At TJX, we are firmly committed to pay equity and to fostering an inclusive and diverse environment that provides attractive and accessible opportunities throughout our organization. As a large, complex, and global business, we believe it is imperative that we attract and retain the right talent for TJX at all levels and in all functions. We have designed compensation structures intended to pay our Associates competitively in the market and equitably, based on their skills, qualifications, role, and abilities. We have long-standing processes in place to monitor and support the objective evaluation and approval of compensation decisions in the many geographies where we operate. Our incentive plans emphasize our core compensation objectives, including incentivizing and rewarding performance and sustaining our position of strength in a competitive and changing retail environment.

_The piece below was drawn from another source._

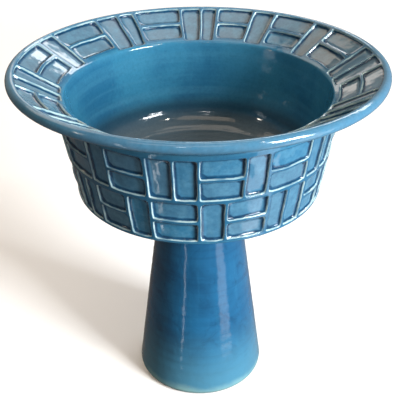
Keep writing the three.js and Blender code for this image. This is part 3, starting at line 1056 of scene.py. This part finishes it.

In 2019, we published our first pay equity analysis looking at gender of our U.S. workforce, and in 2020, we expanded our efforts to include race/ethnicity. We are pleased to report that our most recent analysis, based on 2021 data and accounting for job title, geography, and full- or part-time status, was consistent with findings in previous years. In the U.S., on average, there are no meaningful differences in base pay between Associates based on gender or race/ethnicity at TJX. We intend to monitor our processes and review our data periodically to support our goal of continuing to compensate our Associates equitably based on their skills, qualifications, role, and abilities.
1Managerial positions are defined as Assistant Store Manager (or equivalent level) and above across the Company.
2Statistics cited in this section are for TJX's Fiscal Year 2023, which ended January 28, 2023.
3People of Color includes, consistent with definitions used by the Equal Employment Opportunity Commission (“EEOC”), the following racial and ethnic categories: Black or African American; Hispanic or Latino; Asian; Native Hawaiian or Other Pacific Islander; American Indian or Alaskan Native; and Two or More Races.
4Data on ethnic and racial diversity for the U.S. only. Statistics for U.S. Associates are based on racial/ethnic designations used by the EEOC.
5Data based on our latest U.S. EE0-1 report.